_Data section_:
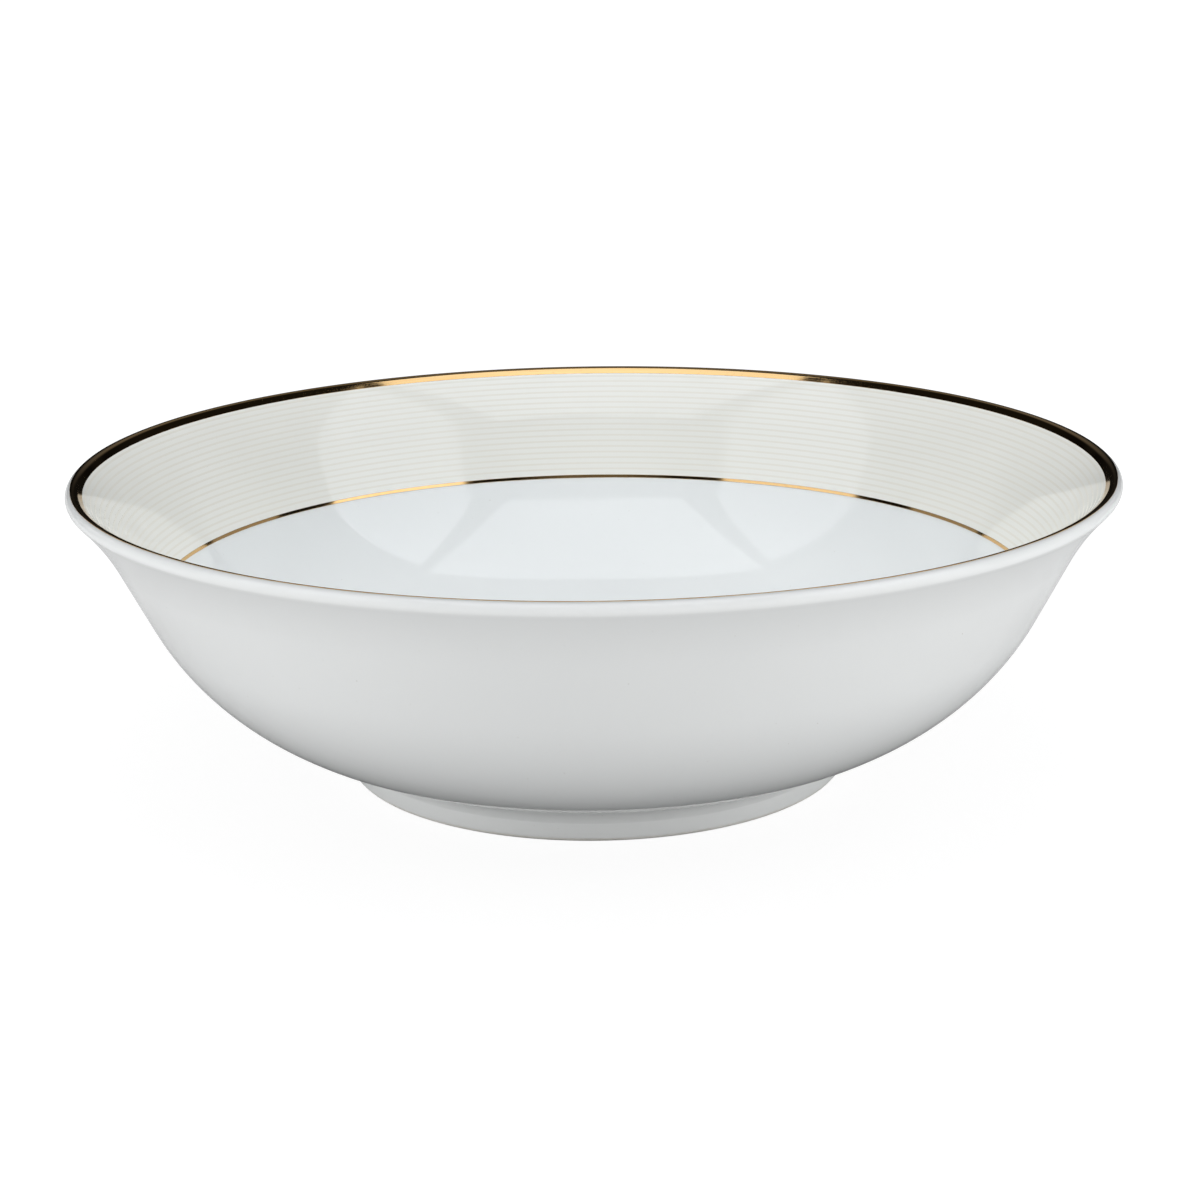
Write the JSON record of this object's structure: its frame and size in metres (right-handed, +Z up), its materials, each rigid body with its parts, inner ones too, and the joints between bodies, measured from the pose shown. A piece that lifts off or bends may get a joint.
* * *
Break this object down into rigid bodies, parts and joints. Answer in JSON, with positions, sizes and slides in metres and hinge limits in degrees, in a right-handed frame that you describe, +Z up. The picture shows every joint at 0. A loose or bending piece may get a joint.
...
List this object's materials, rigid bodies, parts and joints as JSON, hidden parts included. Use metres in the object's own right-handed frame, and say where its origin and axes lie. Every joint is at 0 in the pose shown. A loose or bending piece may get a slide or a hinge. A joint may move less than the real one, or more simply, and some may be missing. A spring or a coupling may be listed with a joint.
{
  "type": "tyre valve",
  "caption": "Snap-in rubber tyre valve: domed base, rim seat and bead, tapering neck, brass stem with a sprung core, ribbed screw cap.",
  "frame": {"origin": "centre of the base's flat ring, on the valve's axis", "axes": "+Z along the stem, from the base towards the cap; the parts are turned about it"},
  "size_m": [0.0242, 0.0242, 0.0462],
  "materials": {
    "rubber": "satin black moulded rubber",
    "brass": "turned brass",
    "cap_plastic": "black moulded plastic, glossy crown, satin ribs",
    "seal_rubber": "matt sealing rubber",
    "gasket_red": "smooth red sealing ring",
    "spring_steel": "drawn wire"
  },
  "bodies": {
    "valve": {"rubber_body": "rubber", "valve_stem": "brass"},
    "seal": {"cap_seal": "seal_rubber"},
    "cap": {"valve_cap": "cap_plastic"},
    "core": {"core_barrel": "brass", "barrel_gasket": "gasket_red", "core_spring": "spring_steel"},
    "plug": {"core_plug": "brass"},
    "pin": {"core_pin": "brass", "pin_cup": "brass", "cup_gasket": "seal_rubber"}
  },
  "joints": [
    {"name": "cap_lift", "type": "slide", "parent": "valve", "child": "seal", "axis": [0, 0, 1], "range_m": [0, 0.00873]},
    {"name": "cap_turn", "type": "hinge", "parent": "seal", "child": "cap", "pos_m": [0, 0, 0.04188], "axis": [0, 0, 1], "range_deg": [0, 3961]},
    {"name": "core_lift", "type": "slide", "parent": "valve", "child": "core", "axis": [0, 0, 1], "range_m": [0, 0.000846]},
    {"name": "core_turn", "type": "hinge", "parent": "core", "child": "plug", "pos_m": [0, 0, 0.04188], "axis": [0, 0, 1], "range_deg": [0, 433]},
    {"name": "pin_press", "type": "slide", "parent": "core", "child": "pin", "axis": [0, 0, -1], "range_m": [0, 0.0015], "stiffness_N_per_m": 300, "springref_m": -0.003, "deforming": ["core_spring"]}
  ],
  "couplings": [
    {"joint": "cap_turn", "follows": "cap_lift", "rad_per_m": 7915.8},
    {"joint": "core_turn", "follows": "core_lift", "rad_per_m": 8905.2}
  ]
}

_What to work on_: Of the lines above, copy each that contains "hinge".

_Written response_:
Break this object down into rigid bodies, parts and joints. Answer in JSON, with positions, sizes and slides in metres and hinge limits in degrees, in a right-handed frame that you describe, +Z up. The picture shows every joint at 0. A loose or bending piece may get a joint.
List this object's materials, rigid bodies, parts and joints as JSON, hidden parts included. Use metres in the object's own right-handed frame, and say where its origin and axes lie. Every joint is at 0 in the pose shown. A loose or bending piece may get a slide or a hinge. A joint may move less than the real one, or more simply, and some may be missing. A spring or a coupling may be listed with a joint.
    {"name": "cap_turn", "type": "hinge", "parent": "seal", "child": "cap", "pos_m": [0, 0, 0.04188], "axis": [0, 0, 1], "range_deg": [0, 3961]},
    {"name": "core_turn", "type": "hinge", "parent": "core", "child": "plug", "pos_m": [0, 0, 0.04188], "axis": [0, 0, 1], "range_deg": [0, 433]},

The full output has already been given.